Write out, precisely and in full, each line of the material.

#### Records with modeling code
━━━━━━━━━━━━━━━━
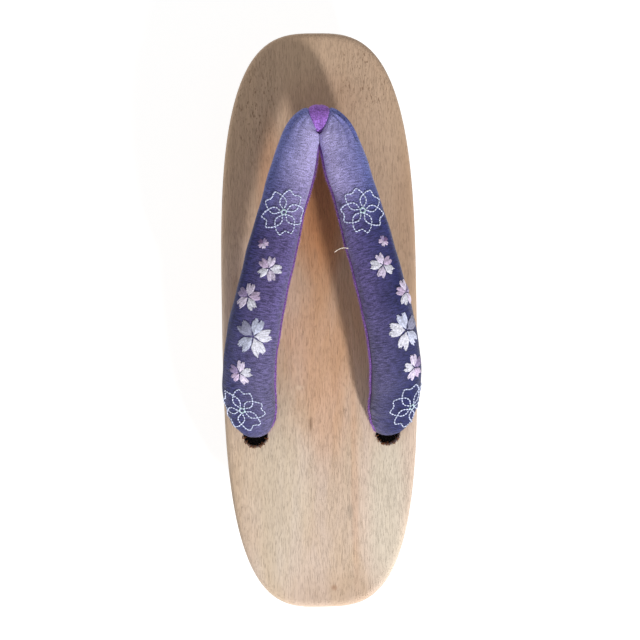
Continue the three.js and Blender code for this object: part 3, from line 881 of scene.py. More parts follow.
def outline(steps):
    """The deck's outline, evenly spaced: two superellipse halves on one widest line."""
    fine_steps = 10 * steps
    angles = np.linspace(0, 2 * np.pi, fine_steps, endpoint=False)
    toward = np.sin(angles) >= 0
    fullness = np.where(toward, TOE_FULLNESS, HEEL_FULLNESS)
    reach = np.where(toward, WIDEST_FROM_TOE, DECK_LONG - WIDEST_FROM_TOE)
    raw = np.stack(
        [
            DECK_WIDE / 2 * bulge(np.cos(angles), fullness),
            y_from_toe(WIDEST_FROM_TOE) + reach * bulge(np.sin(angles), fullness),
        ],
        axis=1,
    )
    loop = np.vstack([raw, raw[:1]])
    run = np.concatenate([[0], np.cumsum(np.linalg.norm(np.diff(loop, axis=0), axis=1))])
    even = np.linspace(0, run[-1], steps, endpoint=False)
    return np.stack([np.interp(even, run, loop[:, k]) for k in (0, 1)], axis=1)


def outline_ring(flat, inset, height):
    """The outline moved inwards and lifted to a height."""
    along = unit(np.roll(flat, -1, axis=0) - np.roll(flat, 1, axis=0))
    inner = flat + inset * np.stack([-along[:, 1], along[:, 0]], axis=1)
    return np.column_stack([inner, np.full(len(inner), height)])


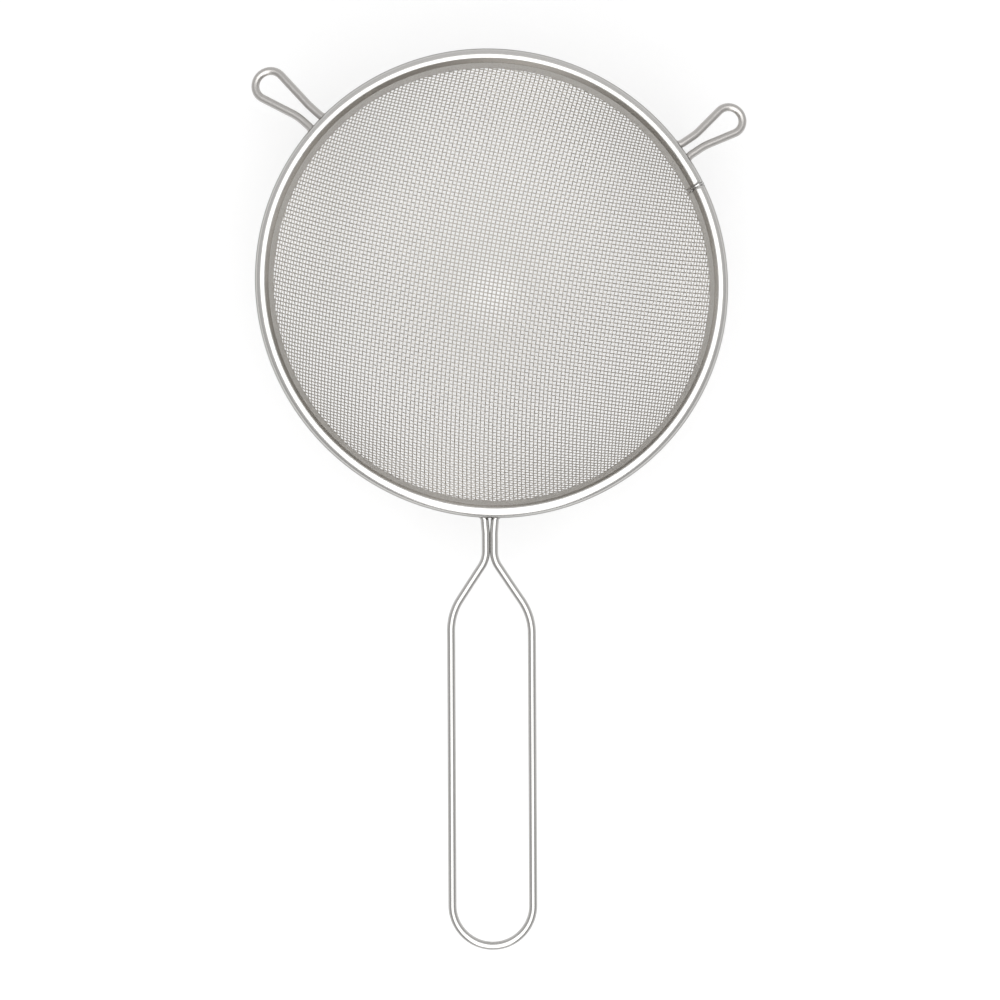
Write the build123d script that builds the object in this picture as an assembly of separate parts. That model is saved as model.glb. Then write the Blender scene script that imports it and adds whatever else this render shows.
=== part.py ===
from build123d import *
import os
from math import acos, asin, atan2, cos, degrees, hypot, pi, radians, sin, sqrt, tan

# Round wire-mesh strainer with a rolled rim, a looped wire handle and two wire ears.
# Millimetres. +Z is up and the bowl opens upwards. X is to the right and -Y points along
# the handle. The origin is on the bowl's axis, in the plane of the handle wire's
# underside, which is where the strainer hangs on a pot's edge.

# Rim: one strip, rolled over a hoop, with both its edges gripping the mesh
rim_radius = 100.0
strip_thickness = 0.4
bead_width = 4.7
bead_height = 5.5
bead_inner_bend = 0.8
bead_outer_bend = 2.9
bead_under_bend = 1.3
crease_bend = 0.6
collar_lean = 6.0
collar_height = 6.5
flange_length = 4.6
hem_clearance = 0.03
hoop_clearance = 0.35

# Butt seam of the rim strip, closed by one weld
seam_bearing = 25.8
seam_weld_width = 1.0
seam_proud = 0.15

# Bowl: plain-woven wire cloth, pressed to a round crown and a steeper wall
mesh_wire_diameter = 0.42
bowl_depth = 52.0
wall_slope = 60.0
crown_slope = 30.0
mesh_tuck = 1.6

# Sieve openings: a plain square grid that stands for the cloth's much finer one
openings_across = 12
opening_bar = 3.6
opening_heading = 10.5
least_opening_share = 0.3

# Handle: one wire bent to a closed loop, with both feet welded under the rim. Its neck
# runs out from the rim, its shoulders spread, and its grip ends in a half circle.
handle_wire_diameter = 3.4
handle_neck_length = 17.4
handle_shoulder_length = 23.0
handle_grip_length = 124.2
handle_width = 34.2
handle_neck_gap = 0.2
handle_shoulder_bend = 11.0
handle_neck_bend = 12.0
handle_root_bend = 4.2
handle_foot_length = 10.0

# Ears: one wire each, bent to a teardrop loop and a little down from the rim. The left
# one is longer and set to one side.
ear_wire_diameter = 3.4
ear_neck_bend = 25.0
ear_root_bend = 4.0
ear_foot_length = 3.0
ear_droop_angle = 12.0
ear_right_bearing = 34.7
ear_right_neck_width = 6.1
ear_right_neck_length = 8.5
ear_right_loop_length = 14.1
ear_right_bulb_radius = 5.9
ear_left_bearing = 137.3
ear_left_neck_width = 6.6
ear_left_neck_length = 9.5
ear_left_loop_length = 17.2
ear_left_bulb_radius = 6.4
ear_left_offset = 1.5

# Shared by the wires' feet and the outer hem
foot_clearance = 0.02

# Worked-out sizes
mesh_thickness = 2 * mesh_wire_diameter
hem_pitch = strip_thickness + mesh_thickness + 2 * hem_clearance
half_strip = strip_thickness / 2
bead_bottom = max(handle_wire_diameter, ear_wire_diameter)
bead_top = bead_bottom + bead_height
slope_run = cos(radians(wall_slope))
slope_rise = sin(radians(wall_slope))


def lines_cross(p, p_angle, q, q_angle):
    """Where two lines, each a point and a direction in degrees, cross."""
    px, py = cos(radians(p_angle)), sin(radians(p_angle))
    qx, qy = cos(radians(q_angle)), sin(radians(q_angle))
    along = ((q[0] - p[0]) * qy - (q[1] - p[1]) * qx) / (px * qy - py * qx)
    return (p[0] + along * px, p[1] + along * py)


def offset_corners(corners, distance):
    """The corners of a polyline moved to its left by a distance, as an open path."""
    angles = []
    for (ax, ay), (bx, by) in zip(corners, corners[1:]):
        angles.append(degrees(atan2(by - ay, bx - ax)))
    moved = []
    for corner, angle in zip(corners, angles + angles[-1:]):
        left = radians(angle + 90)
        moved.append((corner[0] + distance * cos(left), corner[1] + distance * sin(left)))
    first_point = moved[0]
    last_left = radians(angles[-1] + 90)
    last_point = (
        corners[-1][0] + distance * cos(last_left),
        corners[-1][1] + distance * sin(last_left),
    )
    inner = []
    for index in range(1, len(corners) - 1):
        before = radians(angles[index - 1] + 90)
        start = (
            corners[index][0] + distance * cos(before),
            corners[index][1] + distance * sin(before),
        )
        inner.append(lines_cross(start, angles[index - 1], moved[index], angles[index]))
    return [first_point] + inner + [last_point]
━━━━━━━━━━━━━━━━
#### Full answer
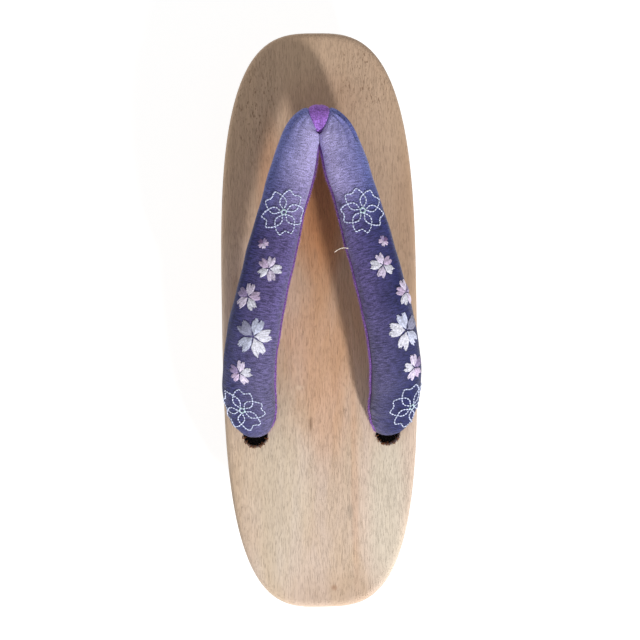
Continue the three.js and Blender code for this object: part 3, from line 881 of scene.py. More parts follow.
def outline(steps):
    """The deck's outline, evenly spaced: two superellipse halves on one widest line."""
    fine_steps = 10 * steps
    angles = np.linspace(0, 2 * np.pi, fine_steps, endpoint=False)
    toward = np.sin(angles) >= 0
    fullness = np.where(toward, TOE_FULLNESS, HEEL_FULLNESS)
    reach = np.where(toward, WIDEST_FROM_TOE, DECK_LONG - WIDEST_FROM_TOE)
    raw = np.stack(
        [
            DECK_WIDE / 2 * bulge(np.cos(angles), fullness),
            y_from_toe(WIDEST_FROM_TOE) + reach * bulge(np.sin(angles), fullness),
        ],
        axis=1,
    )
    loop = np.vstack([raw, raw[:1]])
    run = np.concatenate([[0], np.cumsum(np.linalg.norm(np.diff(loop, axis=0), axis=1))])
    even = np.linspace(0, run[-1], steps, endpoint=False)
    return np.stack([np.interp(even, run, loop[:, k]) for k in (0, 1)], axis=1)


def outline_ring(flat, inset, height):
    """The outline moved inwards and lifted to a height."""
    along = unit(np.roll(flat, -1, axis=0) - np.roll(flat, 1, axis=0))
    inner = flat + inset * np.stack([-along[:, 1], along[:, 0]], axis=1)
    return np.column_stack([inner, np.full(len(inner), height)])


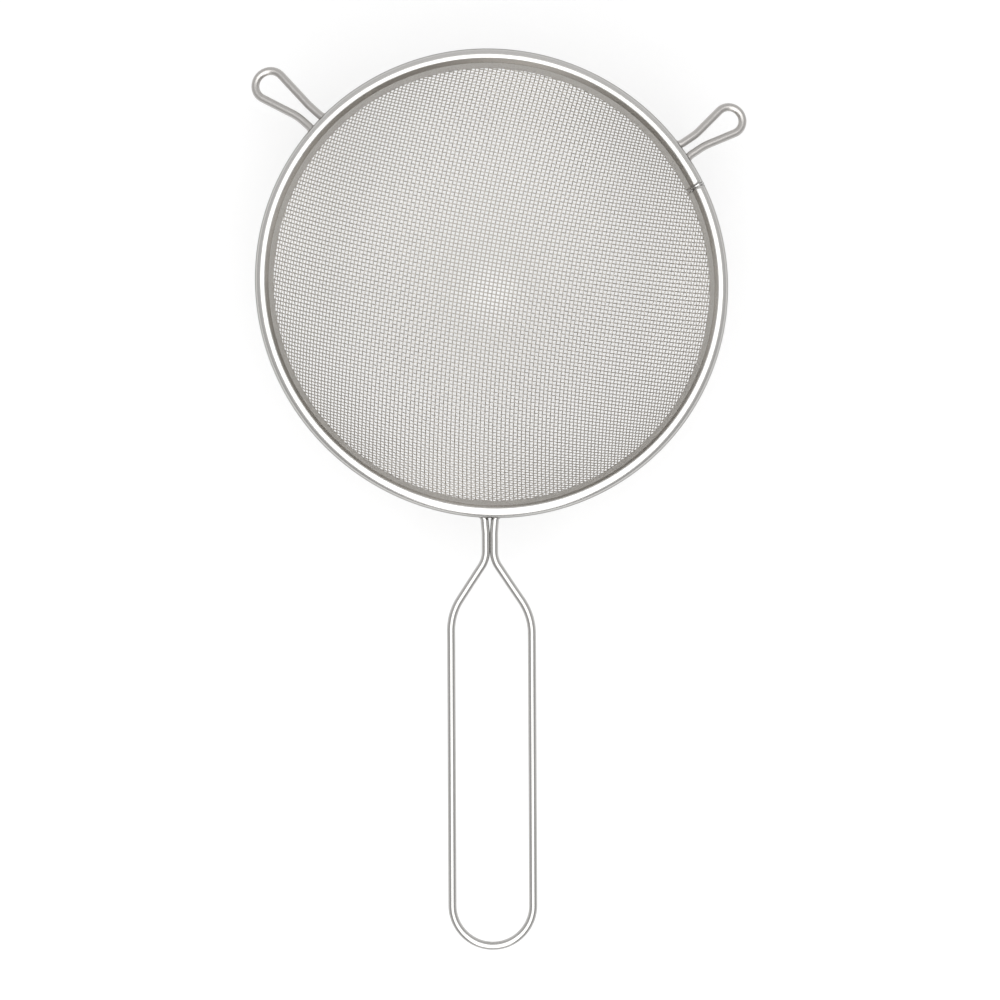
Write the build123d script that builds the object in this picture as an assembly of separate parts. That model is saved as model.glb. Then write the Blender scene script that imports it and adds whatever else this render shows.
=== part.py ===
from build123d import *
import os
from math import acos, asin, atan2, cos, degrees, hypot, pi, radians, sin, sqrt, tan

# Round wire-mesh strainer with a rolled rim, a looped wire handle and two wire ears.
# Millimetres. +Z is up and the bowl opens upwards. X is to the right and -Y points along
# the handle. The origin is on the bowl's axis, in the plane of the handle wire's
# underside, which is where the strainer hangs on a pot's edge.

# Rim: one strip, rolled over a hoop, with both its edges gripping the mesh
rim_radius = 100.0
strip_thickness = 0.4
bead_width = 4.7
bead_height = 5.5
bead_inner_bend = 0.8
bead_outer_bend = 2.9
bead_under_bend = 1.3
crease_bend = 0.6
collar_lean = 6.0
collar_height = 6.5
flange_length = 4.6
hem_clearance = 0.03
hoop_clearance = 0.35

# Butt seam of the rim strip, closed by one weld
seam_bearing = 25.8
seam_weld_width = 1.0
seam_proud = 0.15

# Bowl: plain-woven wire cloth, pressed to a round crown and a steeper wall
mesh_wire_diameter = 0.42
bowl_depth = 52.0
wall_slope = 60.0
crown_slope = 30.0
mesh_tuck = 1.6

# Sieve openings: a plain square grid that stands for the cloth's much finer one
openings_across = 12
opening_bar = 3.6
opening_heading = 10.5
least_opening_share = 0.3

# Handle: one wire bent to a closed loop, with both feet welded under the rim. Its neck
# runs out from the rim, its shoulders spread, and its grip ends in a half circle.
handle_wire_diameter = 3.4
handle_neck_length = 17.4
handle_shoulder_length = 23.0
handle_grip_length = 124.2
handle_width = 34.2
handle_neck_gap = 0.2
handle_shoulder_bend = 11.0
handle_neck_bend = 12.0
handle_root_bend = 4.2
handle_foot_length = 10.0

# Ears: one wire each, bent to a teardrop loop and a little down from the rim. The left
# one is longer and set to one side.
ear_wire_diameter = 3.4
ear_neck_bend = 25.0
ear_root_bend = 4.0
ear_foot_length = 3.0
ear_droop_angle = 12.0
ear_right_bearing = 34.7
ear_right_neck_width = 6.1
ear_right_neck_length = 8.5
ear_right_loop_length = 14.1
ear_right_bulb_radius = 5.9
ear_left_bearing = 137.3
ear_left_neck_width = 6.6
ear_left_neck_length = 9.5
ear_left_loop_length = 17.2
ear_left_bulb_radius = 6.4
ear_left_offset = 1.5

# Shared by the wires' feet and the outer hem
foot_clearance = 0.02

# Worked-out sizes
mesh_thickness = 2 * mesh_wire_diameter
hem_pitch = strip_thickness + mesh_thickness + 2 * hem_clearance
half_strip = strip_thickness / 2
bead_bottom = max(handle_wire_diameter, ear_wire_diameter)
bead_top = bead_bottom + bead_height
slope_run = cos(radians(wall_slope))
slope_rise = sin(radians(wall_slope))


def lines_cross(p, p_angle, q, q_angle):
    """Where two lines, each a point and a direction in degrees, cross."""
    px, py = cos(radians(p_angle)), sin(radians(p_angle))
    qx, qy = cos(radians(q_angle)), sin(radians(q_angle))
    along = ((q[0] - p[0]) * qy - (q[1] - p[1]) * qx) / (px * qy - py * qx)
    return (p[0] + along * px, p[1] + along * py)


def offset_corners(corners, distance):
    """The corners of a polyline moved to its left by a distance, as an open path."""
    angles = []
    for (ax, ay), (bx, by) in zip(corners, corners[1:]):
        angles.append(degrees(atan2(by - ay, bx - ax)))
    moved = []
    for corner, angle in zip(corners, angles + angles[-1:]):
        left = radians(angle + 90)
        moved.append((corner[0] + distance * cos(left), corner[1] + distance * sin(left)))
    first_point = moved[0]
    last_left = radians(angles[-1] + 90)
    last_point = (
        corners[-1][0] + distance * cos(last_left),
        corners[-1][1] + distance * sin(last_left),
    )
    inner = []
    for index in range(1, len(corners) - 1):
        before = radians(angles[index - 1] + 90)
        start = (
            corners[index][0] + distance * cos(before),
            corners[index][1] + distance * sin(before),
        )
        inner.append(lines_cross(start, angles[index - 1], moved[index], angles[index]))
    return [first_point] + inner + [last_point]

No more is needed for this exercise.